## Short problem
Please repeat the records below exactly, from the first line through the line containing "place, KNOB_SIZE, detail=1))", and nothing more.
— BEGIN Records —
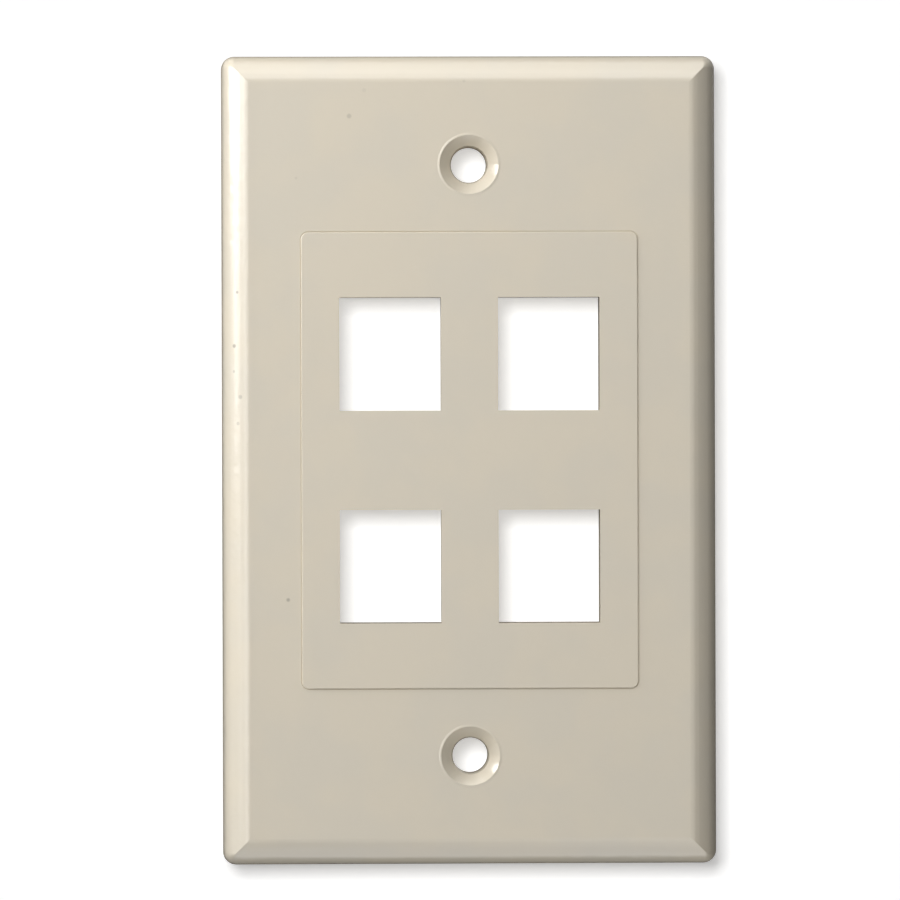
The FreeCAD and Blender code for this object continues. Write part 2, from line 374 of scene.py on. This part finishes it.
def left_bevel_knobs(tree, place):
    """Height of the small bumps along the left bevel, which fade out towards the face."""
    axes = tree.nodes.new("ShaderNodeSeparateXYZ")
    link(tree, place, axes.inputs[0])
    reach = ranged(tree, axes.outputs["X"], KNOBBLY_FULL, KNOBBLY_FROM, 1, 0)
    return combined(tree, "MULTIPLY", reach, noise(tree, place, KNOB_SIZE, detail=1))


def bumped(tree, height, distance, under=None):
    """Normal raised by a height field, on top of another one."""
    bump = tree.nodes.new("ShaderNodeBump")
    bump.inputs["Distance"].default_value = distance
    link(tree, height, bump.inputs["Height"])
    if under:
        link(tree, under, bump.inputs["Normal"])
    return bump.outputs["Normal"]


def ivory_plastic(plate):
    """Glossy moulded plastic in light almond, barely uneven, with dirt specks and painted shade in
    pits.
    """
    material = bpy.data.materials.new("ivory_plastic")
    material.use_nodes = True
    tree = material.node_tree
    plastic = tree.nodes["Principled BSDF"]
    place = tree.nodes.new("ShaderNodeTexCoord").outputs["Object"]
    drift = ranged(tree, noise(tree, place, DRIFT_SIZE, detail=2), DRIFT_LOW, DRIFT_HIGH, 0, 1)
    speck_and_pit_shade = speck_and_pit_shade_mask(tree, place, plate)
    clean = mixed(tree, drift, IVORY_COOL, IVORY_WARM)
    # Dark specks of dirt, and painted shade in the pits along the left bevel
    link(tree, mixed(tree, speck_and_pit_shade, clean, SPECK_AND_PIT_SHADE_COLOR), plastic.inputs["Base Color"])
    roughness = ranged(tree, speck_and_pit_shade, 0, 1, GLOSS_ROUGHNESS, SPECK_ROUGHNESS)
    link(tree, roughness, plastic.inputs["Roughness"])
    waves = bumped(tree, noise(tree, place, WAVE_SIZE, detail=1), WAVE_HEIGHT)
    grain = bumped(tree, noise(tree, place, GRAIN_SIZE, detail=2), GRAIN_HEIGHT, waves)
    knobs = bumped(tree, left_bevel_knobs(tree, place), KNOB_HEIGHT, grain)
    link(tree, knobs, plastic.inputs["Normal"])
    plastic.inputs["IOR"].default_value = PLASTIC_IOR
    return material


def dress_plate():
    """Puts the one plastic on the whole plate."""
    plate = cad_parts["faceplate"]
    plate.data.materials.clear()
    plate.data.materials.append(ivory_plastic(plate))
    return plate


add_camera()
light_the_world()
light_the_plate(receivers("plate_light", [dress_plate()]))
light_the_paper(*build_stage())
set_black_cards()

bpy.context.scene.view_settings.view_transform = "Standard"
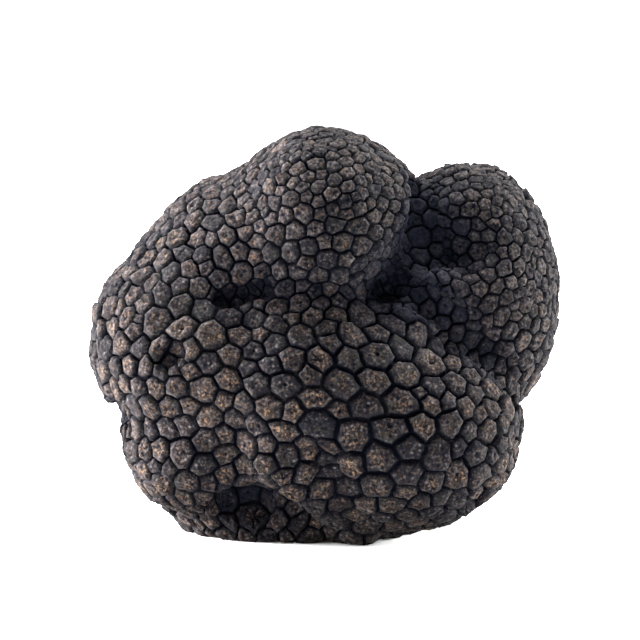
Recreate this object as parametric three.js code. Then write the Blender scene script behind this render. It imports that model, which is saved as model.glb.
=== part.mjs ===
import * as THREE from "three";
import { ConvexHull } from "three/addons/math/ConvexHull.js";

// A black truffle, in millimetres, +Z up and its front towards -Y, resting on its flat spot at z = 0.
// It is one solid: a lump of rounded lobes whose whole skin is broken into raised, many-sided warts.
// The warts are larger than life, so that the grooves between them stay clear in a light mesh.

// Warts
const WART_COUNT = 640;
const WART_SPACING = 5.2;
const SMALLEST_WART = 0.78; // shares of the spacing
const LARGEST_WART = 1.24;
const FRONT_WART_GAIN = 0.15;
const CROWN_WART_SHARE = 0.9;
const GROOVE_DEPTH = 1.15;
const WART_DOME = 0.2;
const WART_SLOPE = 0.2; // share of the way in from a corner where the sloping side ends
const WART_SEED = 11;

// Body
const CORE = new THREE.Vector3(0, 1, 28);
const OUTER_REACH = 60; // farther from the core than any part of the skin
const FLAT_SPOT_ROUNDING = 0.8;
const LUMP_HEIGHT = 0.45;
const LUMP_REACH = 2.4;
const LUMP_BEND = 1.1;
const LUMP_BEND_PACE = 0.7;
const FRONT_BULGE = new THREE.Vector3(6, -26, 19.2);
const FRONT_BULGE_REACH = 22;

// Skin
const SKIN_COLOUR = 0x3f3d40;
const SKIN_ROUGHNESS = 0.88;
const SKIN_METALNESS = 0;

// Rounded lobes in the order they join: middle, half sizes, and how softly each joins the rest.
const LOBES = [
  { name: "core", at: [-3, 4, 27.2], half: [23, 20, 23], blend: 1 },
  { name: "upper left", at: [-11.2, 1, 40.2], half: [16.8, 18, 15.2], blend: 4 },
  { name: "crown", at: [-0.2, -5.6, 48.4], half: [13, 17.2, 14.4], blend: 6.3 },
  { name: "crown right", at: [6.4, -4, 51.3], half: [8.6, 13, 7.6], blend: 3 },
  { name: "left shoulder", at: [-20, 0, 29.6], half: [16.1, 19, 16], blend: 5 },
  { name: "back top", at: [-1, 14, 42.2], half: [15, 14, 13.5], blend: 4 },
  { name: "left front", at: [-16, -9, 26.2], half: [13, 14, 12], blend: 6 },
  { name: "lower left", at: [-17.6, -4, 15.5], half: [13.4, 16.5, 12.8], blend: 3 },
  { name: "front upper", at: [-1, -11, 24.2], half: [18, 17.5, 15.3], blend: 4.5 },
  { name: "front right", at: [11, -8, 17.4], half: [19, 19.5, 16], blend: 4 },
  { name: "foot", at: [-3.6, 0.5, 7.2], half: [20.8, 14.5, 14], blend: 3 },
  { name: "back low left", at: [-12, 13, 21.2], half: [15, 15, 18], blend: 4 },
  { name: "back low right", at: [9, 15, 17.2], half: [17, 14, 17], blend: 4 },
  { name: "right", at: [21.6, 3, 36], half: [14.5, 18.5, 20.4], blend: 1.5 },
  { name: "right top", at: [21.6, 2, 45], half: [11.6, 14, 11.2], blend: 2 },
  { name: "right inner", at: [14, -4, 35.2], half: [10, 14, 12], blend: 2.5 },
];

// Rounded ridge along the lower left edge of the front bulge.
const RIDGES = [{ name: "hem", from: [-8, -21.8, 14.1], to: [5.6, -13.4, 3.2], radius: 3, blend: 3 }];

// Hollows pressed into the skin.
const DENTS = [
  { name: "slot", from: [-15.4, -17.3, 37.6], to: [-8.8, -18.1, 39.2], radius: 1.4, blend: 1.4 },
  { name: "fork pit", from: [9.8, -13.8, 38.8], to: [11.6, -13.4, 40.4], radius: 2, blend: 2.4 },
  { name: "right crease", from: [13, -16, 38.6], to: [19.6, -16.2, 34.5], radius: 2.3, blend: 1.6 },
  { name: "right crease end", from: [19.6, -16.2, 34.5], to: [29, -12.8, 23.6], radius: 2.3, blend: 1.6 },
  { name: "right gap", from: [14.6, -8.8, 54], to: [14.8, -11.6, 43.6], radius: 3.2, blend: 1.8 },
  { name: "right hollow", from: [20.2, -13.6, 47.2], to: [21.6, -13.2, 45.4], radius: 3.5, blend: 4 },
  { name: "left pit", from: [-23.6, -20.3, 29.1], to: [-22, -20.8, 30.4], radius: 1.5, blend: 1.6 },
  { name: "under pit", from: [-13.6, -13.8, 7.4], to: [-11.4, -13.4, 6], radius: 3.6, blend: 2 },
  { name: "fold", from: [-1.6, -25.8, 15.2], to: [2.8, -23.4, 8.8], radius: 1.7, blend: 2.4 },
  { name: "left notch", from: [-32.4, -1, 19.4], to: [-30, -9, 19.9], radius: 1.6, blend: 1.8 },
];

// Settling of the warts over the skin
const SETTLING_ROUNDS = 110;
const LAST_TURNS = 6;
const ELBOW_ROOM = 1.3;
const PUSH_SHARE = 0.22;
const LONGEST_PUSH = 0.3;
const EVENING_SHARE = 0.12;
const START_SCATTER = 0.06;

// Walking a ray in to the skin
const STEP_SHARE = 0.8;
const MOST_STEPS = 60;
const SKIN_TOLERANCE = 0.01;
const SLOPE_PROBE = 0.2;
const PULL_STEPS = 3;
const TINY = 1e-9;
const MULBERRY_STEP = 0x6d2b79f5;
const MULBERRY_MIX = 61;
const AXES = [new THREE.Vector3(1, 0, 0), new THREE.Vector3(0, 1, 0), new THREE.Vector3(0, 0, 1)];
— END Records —
## Answer to this problem
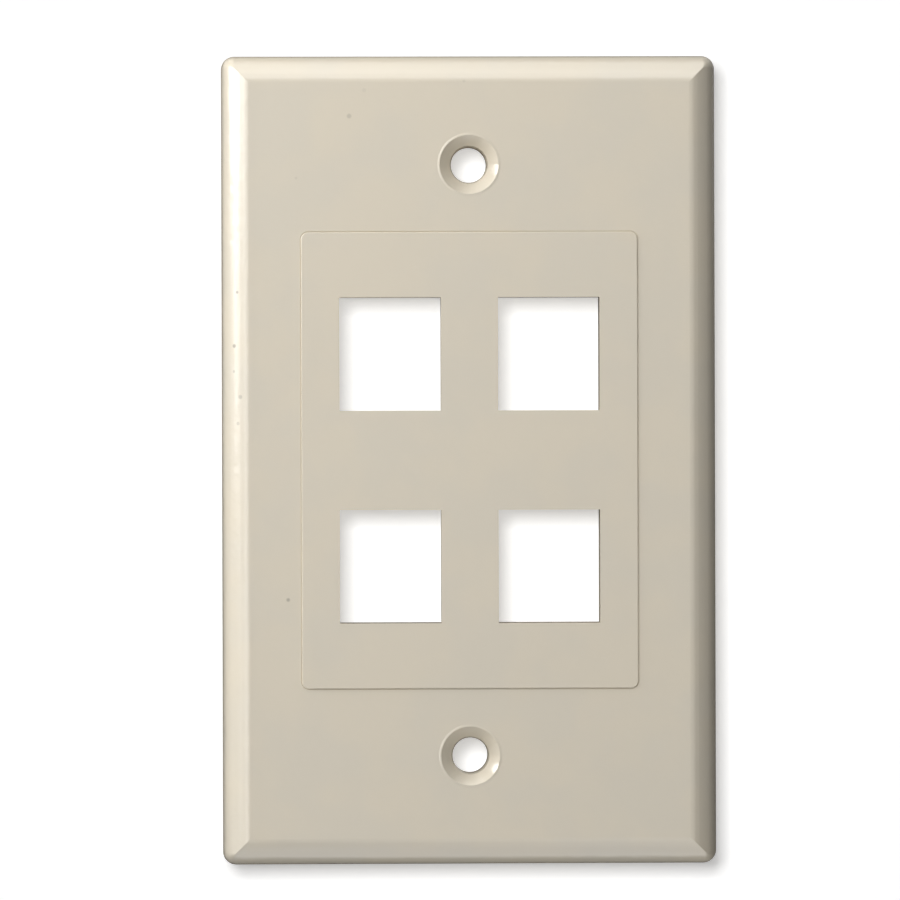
The FreeCAD and Blender code for this object continues. Write part 2, from line 374 of scene.py on. This part finishes it.
def left_bevel_knobs(tree, place):
    """Height of the small bumps along the left bevel, which fade out towards the face."""
    axes = tree.nodes.new("ShaderNodeSeparateXYZ")
    link(tree, place, axes.inputs[0])
    reach = ranged(tree, axes.outputs["X"], KNOBBLY_FULL, KNOBBLY_FROM, 1, 0)
    return combined(tree, "MULTIPLY", reach, noise(tree, place, KNOB_SIZE, detail=1))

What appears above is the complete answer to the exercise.